No he visitado el campo de Auschwitz, pero sí un par de veces el de Mauthausen (Austria). La primera vez no pude evitar que un par de lágrimas cayese sobre el libro de visitas, mientras escribía un pequeño texto que ya no recuerdo porque no me salió de la cabeza, sino del corazón.

El campo de Mauthausen está situado en una colina a orillas del Danubio y a 20 kilómetros de la ciudad Linz, cuna de Hitler. Fue creado en abril de 1939, justo en el mes en que los cañones cesaron de tronar en España después de tres años de una terrible guerra civil. 

Por orden cronológico, Mauthausen hacía el número seis, posterior al de Oranienburg, Dachau, Sachsenhausen, Buchenwald y Flossenburg, y el primero que los nazis instalaban fuera de Alemania. Por decreto de 1 de enero de 1941, que establecía tres categorías para los campos según la importancia del «delito» o consideración del deportado, Mauthauesen quedaba incluido en la III, destino para los casos que los nazis consideraban más graves o irrecuperables, siendo por ello uno de los peores lugares de su sistema de exterminio. Los barracones estaban situados por encima de una cantera a la que se accedía a través de una escalera de 186 escalones, construida en el invierno de 1940-41 por los propios deportados. Más adelante, en 1943-44, por necesidades bélicas, el trabajo de los deportados pasará, además del arranque y acarreo de piedras, al de la fabricación de armamento. En virtud de ello, al campo principal se adscribieron una red de kommandos o sucursales y un campo anexo Gusen particularmente mortífero. En todos ellos sirvieron y murieron multitud de republicanos españoles. Alguien dijo que los nazis inventaron en Mauthausen treinta y seis maneras de dar muerte. La más refinada era hacer subir por la fatídica escalera a los famélicos prisioneros cargados con pesados bloques de piedra, remedo satánico del suplicio de Sísifo. 

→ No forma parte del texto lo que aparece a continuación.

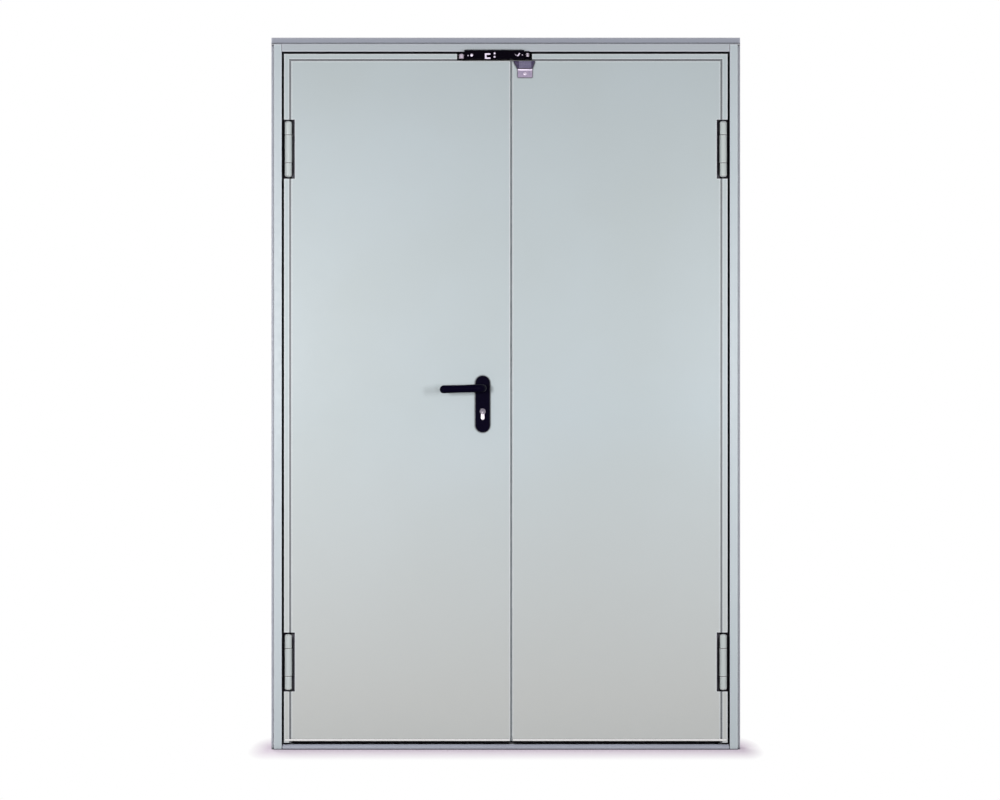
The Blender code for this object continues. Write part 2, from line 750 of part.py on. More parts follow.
def make_spring(arm_axis, low, high):
    """The wire spring round the pin, between the arm's eye and the upper ear."""
    first, last = low + spring_wire, high - spring_wire
    behind_arm = arm_thickness / 2 + fit + spring_wire
    steps = round(16 * spring_turns)
    coil = []
    for step in range(steps + 1):
        share = step / steps
        angle = math.radians(90 - 360 * spring_turns * share)
        coil.append((spring_radius * math.cos(angle), spring_radius * math.sin(angle),
                     first + (last - first) * share, 1))
    arm_leg = [(-spring_radius - spring_leg, behind_arm, first, 1), (-spring_radius, behind_arm, first, 1)]
    base_leg = [(-spring_radius, spring_leg, last, 1)]
    tube("selector_spring", arm_leg + coil + base_leg, spring_wire, 1, bright_metal, arm_axis)


def make_roller(arm_axis):
    """The roller with its chamfered rims, on an axle through the fork."""
    axle = cylinder(axle_radius, arm_bottom, arm_top)
    add_piece("selector_axle", axle, bright_metal, arm_axis, (-arm_reach, 0, 0))
    low = arm_bottom + roller_wall + fit
    high = arm_top - roller_wall - fit
    bore = axle_radius + fit
    rim = roller_radius - roller_chamfer
    profile = [(bore, low), (rim, low), (roller_radius, low + roller_chamfer),
               (roller_radius, high - roller_chamfer), (rim, high), (bore, high), (bore, low)]
    add_piece("selector_roller", turned(profile), pale_plastic, arm_axis, (-arm_reach, 0, 0), smooth=True)


def make_web(arm_axis):
    """The arm's front web, which stands before the head's face. It runs from the ears to the roller."""
    root = -arm_thickness / 2 + fit
    back = web_thickness - web_front
    web_top = arm_top + web_rise
    profile = [(-web_front, arm_bottom), (root, arm_bottom), (root, arm_top), (back, arm_top),
               (back, web_top), (-web_front, web_top)]
    far_end = roller_radius + pivot_clearance - arm_reach
    web = flat_shape([profile], far_end, -web_start)
    return add_cutter("selector_web", web, arm_axis, rotation=(math.radians(90), 0, math.radians(90)))


def make_slide(arm_axis, centre, back):
    """The silver slide on the arm's face, a short channel seen from its open side."""
    low, high = arm_bottom + fit, arm_top - fit
    bm = box((centre - slide_width / 2, back - slide_thickness, low),
             (centre + slide_width / 2, back, high))
    slide = add_piece("selector_slide", bm, bright_metal, arm_axis)
    middle = (low + high) / 2
    mouth = box((centre - slide_width / 5, back - 2 * slide_thickness, middle - (high - low) / 4),
                (centre + slide_width, back + slide_thickness, middle + (high - low) / 4))
    cut([slide], add_cutter("selector_slide_mouth", mouth, arm_axis))


def make_catch(axis):
    """The tapered catch and the tab below it, on the passive leaf's face."""
    top = body_top - fit
    low = top - catch_height
    left = passive_edge + catch_inset - hinge_x
    right = left + catch_width
    outline = [(left, top), (left + catch_left_taper, low), (right - catch_right_taper, low),
               (right, top)]
    upright = (math.radians(90), 0, 0)
    start = (0, hinge_proud - fit, 0)
    bm = merge_flats(flat_shape([outline], 0, catch_thickness))
    round_edges(bm, catch_thickness / 4, lambda co: near(co.z, catch_thickness), segments=2)
    add_piece("selector_catch", bm, dark_plastic, axis, start, upright)
    tab_left = left + catch_left_taper
    bm = box((tab_left, low - fit - tab_height, 0), (tab_left + tab_width, low - fit, tab_thickness))
    round_edges(bm, tab_thickness / 3, lambda co: near(co.z, tab_thickness), segments=2)
    add_piece("selector_catch_tab", bm, bright_metal, axis, start, upright)


for old in list(bpy.data.objects):
    bpy.data.objects.remove(old)
door = add_collection("double_fire_door")
cutters = add_collection("cutters")

frame_paint = add_material("frame_paint", (0.53, 0.58, 0.63), 0.45, 0.0)
threshold_paint = add_material("threshold_paint", (0.45, 0.49, 0.54), 0.40, 0.2)
leaf_paint = add_material("leaf_paint", (0.56, 0.60, 0.61), 0.45, 0.0)
hinge_paint = add_material("hinge_paint", (0.60, 0.64, 0.65), 0.40, 0.0)
core_board = add_material("core_board", (0.08, 0.08, 0.09), 0.95, 0.0)
seal_rubber = add_material("seal_rubber", (0.02, 0.02, 0.025), 0.85, 0.0)
black_metal = add_material("black_metal", (0.012, 0.010, 0.016), 0.40, 0.3)
bright_metal = add_material("bright_metal", (0.75, 0.72, 0.76), 0.30, 1.0)
dark_steel = add_material("dark_steel", (0.25, 0.25, 0.27), 0.40, 1.0)
pale_plastic = add_material("pale_plastic", (0.72, 0.66, 0.74), 0.50, 0.0)
dark_plastic = add_material("dark_plastic", (0.10, 0.09, 0.14), 0.45, 0.0)

# Everything hangs on the plane of the leaves' faces, half the frame's depth before the origin
front = add_empty("front_plane", (0, -frame_depth / 2, 0))
make_frame()

leaf_layers = {}
leaf_axes = {}
for name, side, width in (("active", LEFT, active_width), ("passive", RIGHT, passive_width)):
    leaf_axes[name] = add_empty(f"{name}_leaf_axis", (side * hinge_x, -hinge_proud, 0), front)
    leaf_layers[name] = make_leaf(name, side, width, leaf_axes[name])
    frame_side = add_empty(f"{name}_hinge_line", (side * hinge_x, -hinge_proud, 0), front)
    for place, height in zip(("lower", "upper"), hinge_heights):
        make_hinge(f"{name}_{place}", side, frame_side, leaf_axes[name], height)
notch = box((notch_left, -lip_thickness, body_top + fit),
            (notch_right, lip_thickness + fit, frame_height))
notch_cutter = add_cutter("selector_notch", notch, front)
cut(leaf_layers["active"] + leaf_layers["passive"], notch_cutter)

make_lock(leaf_layers["active"], leaf_axes["active"])
start, turn, (half_bolt, bolt_low) = make_edge_furniture(
    "lock_forend", leaf_axes["active"], leaf_layers["active"], active_width, LEFT)
bolt = box((-2 * forend_thickness, -half_bolt, bolt_low), (bolt_proud, half_bolt, bolt_low + bolt_height))
add_piece("latch_bolt", bolt, bright_metal, leaf_axes["active"], start, turn)
make_edge_furniture("strike_plate", leaf_axes["passive"], leaf_layers["passive"], passive_width, RIGHT)

seal_start = reach_of(active_width) + fit
seal = box((seal_start, meeting_seal_depth, body_bottom),
           (reach_of(active_width) + meeting_gap - fit, meeting_seal_depth + meeting_seal_width, body_top))
add_piece("meeting_seal", seal, seal_rubber, leaf_axes["active"], (0, hinge_proud, 0))

make_selector()
make_catch(leaf_axes["passive"])
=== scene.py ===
# %% [markdown]
# # A double fire door in painted steel
#
# The door has two flat steel leaves in a folded steel frame. What makes it look real is not its outline,
# which is almost a drawing of rectangles, but its paint, its black gaps, its small hardware and the soft
# light on it.
#
# The CAD model gives every solid its place. Here each one gets its finish, and the small hardware that a
# plain solid can't show is modelled again in the same place.

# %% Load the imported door
import math

import bmesh
import bpy
from mathutils import Matrix, Vector


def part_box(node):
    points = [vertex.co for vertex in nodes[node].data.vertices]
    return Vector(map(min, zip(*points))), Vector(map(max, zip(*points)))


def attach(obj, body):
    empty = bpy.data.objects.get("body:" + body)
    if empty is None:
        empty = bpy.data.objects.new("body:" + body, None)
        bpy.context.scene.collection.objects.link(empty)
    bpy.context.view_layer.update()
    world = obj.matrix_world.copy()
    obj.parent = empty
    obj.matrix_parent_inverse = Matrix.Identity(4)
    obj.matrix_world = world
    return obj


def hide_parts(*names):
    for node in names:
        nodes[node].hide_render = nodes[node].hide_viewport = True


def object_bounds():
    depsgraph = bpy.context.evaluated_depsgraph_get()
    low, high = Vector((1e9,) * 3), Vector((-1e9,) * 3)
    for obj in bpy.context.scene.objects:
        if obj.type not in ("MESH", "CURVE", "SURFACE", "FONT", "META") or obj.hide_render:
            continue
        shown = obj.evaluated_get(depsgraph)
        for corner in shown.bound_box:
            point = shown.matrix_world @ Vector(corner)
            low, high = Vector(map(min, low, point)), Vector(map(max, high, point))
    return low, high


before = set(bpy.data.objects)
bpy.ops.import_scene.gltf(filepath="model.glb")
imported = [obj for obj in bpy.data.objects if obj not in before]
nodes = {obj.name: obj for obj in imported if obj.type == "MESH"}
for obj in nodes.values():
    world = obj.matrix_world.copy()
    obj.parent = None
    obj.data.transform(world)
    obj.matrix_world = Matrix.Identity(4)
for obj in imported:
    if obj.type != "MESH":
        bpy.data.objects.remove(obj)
cad_low, cad_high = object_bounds()
print("CAD box, millimetres:", [round(1000 * size) for size in cad_high - cad_low])

# %% [markdown]
# ## Camera
#
# The frame's upright edges stay parallel in the photograph, so the camera looked straight at the door
# from a long way off. A short lens would show the reveals, and an orthographic camera would lose the
# slight parallax of the handle, so this is a long lens nine metres away. Its focal length follows from
# the width that the picture shows.

# %% Camera square on to the leaves
door_plane = -0.046
picture_width = 2.877
camera_distance = 9.0
camera_aim = Vector((-0.0167, door_plane, 1.0063))

camera_data = bpy.data.cameras.new("camera")
camera_data.sensor_width = 36
camera_data.lens = camera_data.sensor_width * camera_distance / picture_width
camera = bpy.data.objects.new("camera", camera_data)
camera.location = camera_aim - Vector((0, camera_distance, 0))
camera.rotation_euler = (math.radians(90), 0, 0)
bpy.context.scene.collection.objects.link(camera)
bpy.context.scene.camera = camera
print("lens, millimetres:", round(camera_data.lens, 1))

# %% [markdown]
# ## Light
#
# In the photograph the jambs are brightest at handle height and fade towards head and floor, and the
# leaves are brighter at their outer edges than in the middle. That is the mark of two soft boxes, one at
# each side, about two metres before the door, and the left one stronger. A farther lamp, low on the
# right, adds the lever's shadow on its upper left, and one behind lights the back. Together they give a
# level at which a paint renders about as its colour is written.
#
# The white background comes from the kind of ray. Only what the camera sees, itself or in metal or glass,
# is white. The light that falls on the door is much weaker, so that it doesn't wash the paint out.

# %% White surround
def backdrop_share(tree):
    """1 for what the camera sees, itself or in metal or glass, and 0 for the light on the door."""
    ray = tree.nodes.new("ShaderNodeLightPath")
    share = ray.outputs["Is Camera Ray"]
    for kind in ("Is Glossy Ray", "Is Transmission Ray"):
        either = tree.nodes.new("ShaderNodeMath")
        either.operation = "MAXIMUM"
        tree.links.new(share, either.inputs[0])
        tree.links.new(ray.outputs[kind], either.inputs[1])
        share = either.outputs[0]
    return share


def add_world(colour, strength):
    world = bpy.data.worlds.new("room")
    world.use_nodes = True
    tree = world.node_tree
    surround = tree.nodes["Background"]
    surround.inputs["Color"].default_value = colour
    surround.inputs["Strength"].default_value = strength
    backdrop = tree.nodes.new("ShaderNodeBackground")
    backdrop.inputs["Color"].default_value = (1, 1, 1, 1)
    mix = tree.nodes.new("ShaderNodeMixShader")
    tree.links.new(backdrop_share(tree), mix.inputs["Fac"])
    tree.links.new(surround.outputs[0], mix.inputs[1])
    tree.links.new(backdrop.outputs[0], mix.inputs[2])
    tree.links.new(mix.outputs[0], tree.nodes["World Output"].inputs["Surface"])
    bpy.context.scene.world = world


room_colour = (0.96, 0.98, 1.0, 1)
room_strength = 0.24
add_world(room_colour, room_strength)
print("light from the room:", room_strength)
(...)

A este lugar letal de concentración fueron deportados la inmensa mayoría de los Spanische Kämpfer o Rostpanier, «combatientes republicanos españoles» o «rojos españoles», que habían conseguido huir de España tras su derrota por las tropas franquistas y sobrevivir en los abominables chamizos situados en las playas francesas. Capturados por los alemanes a la caída de Francia, fueron conducidos a Austria y distinguidos del resto de deportados por el triángulo azul, distintivo de «apátridas» o emigrantes extranjeros, con la letra «S» en el medio, que llevaban cosida a su indumentaria rayada verticalmente de azul y blanco.